- Directed by: Vernon Stallings
- Based on: Amos And Andy
- Produced by: Amandee J. Van Buren
- Starring: Charles J. Correll and Freeman F. Gosden
- Music by: Winston Sharples
- Production company: The Van Beuren Corporation
- Distributed by: RKO Radio Pictures
- Release date: 1934;
- Country: United States
- Language: English

= The Rasslin' Match =

1934 film by Vernon Stallings

The Cartoon

The Rasslin' Match is a 1934 animated short film based on the popular Amos 'n' Andy radio series. It was produced by the Van Beuren Studios and directed by Vernon Stallings and starring Charles J. Correll and Freeman F. Gosden as the voices of their popular radio characters, Amos and Andy.

==Story==

Amos walks into the Fresh Air taxi cab company where Andy is asleep. Woken up, Andy pretends to be working. In walks Kingfish who has a big deal: for Andy to wrestle Bullneck Mooseface for the Championship of the World. Andy immediately agrees, despite Amos trying to dissuade him. In the gym, Kingfish introduces Andy to his trainer, Brother Hercules, a small man who seems to be as strong as his namesake as he effortlessly tosses Andy around.

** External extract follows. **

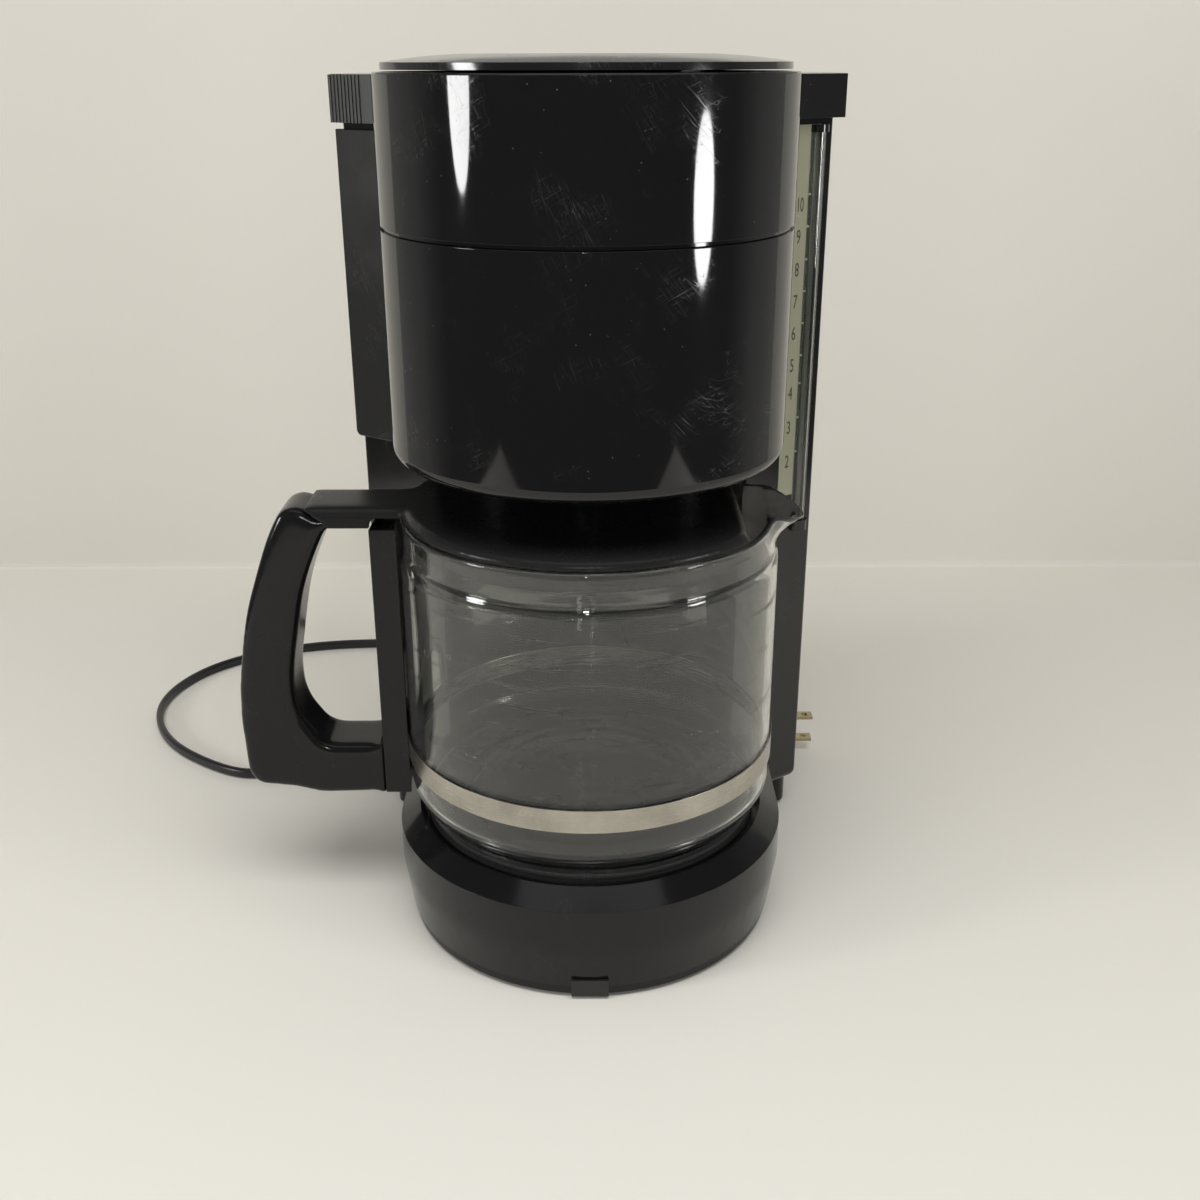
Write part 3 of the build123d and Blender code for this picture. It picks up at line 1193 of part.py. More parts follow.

Hercules tells Andy that Bullneck's weak spot is on the top of his head as he beats Andy up in the ring. Andy is put on shadow boxing, and predictably gets the worst of it. Then road work, following a car, bumping into it twice and falling into a mud puddle. They reach Bullneck's training camp and see the big man effortlessly beating up his opponents. Andy finally realizes what he has let himself into as he sweats, swallows, and turns white with fear before fainting.

On the day of the big fight, Kingfish appeals to Andy's greed by telling him that when he wins he is going to get a solid gold belt full of diamonds. Amos turns up with a wreath, which Kingfish has said should be hung around Andy's neck when he wins the match. The crowd (all black people) cheers as the Champion arrives. He takes off his robe to reveal his muscular frame. Andy takes off his robe to reveal a mass of blubber. He keeps on his bowler and smokes his cigar throughout the fight. The crowd boos him.

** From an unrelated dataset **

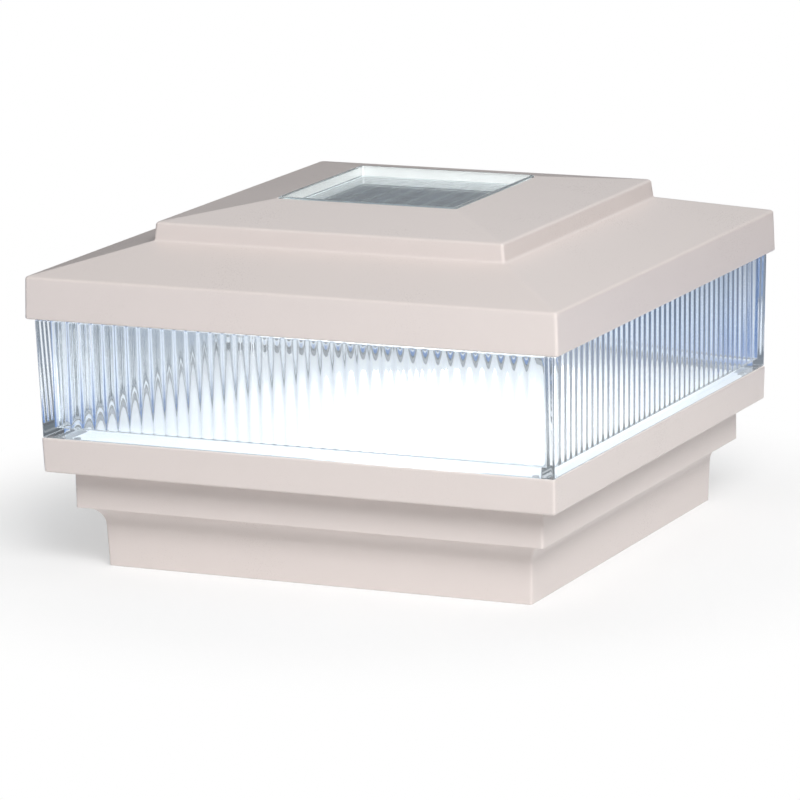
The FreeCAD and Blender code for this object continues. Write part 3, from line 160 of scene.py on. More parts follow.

The opponents feel each other out. Andy decides to get out of the ring but Amos knocks him back in again with a broom. Andy does his best to stay out of the angry Mooseface's way as the Champion's homely face morphs into a real moose's face. Mooseface falls over and at Amos's shout, Andy jumps on him. The crowd cheers as they roll around the ring.

They separate and Andy tries to avoid Mooseface who on his third attempt grabs Andy and starts bouncing him off of the ropes around the ring, like Andy is a ball. For a change, instead of using his hand to knock Andy to the ropes, Mooseface headbutts him there instead. Amos sees the solution and shouts for Andy to take off his hat. Andy does and their heads collide as the ropes toss Andy back to Mooseface, knocking Mooseface flat on his back. He is knocked out and Andy, also knocked out, falls across him and is declared the winner by the referee. The wreath, which now bears the word "SUCCESS", is put around the unconscious Andy's neck as the crowd cheers.

==Reception==
The Film Daily (Jan 9, 1934): "This cartoon brings a new technique to the screen insofar as the actual voices of Amos and Andy have been synchronized with the drawn characters. It has been fairly well accomplished and should prove a good laugh number, especially for the followers of the two radio comedians."

Selected Motion Pictures (Feb 1, 1934): "An Amos 'n' Andy cartoon-voice combination in which the voices of the comedians are synchronized with a cartoon of one of their radio episodes. Amusing and the new technique is interesting."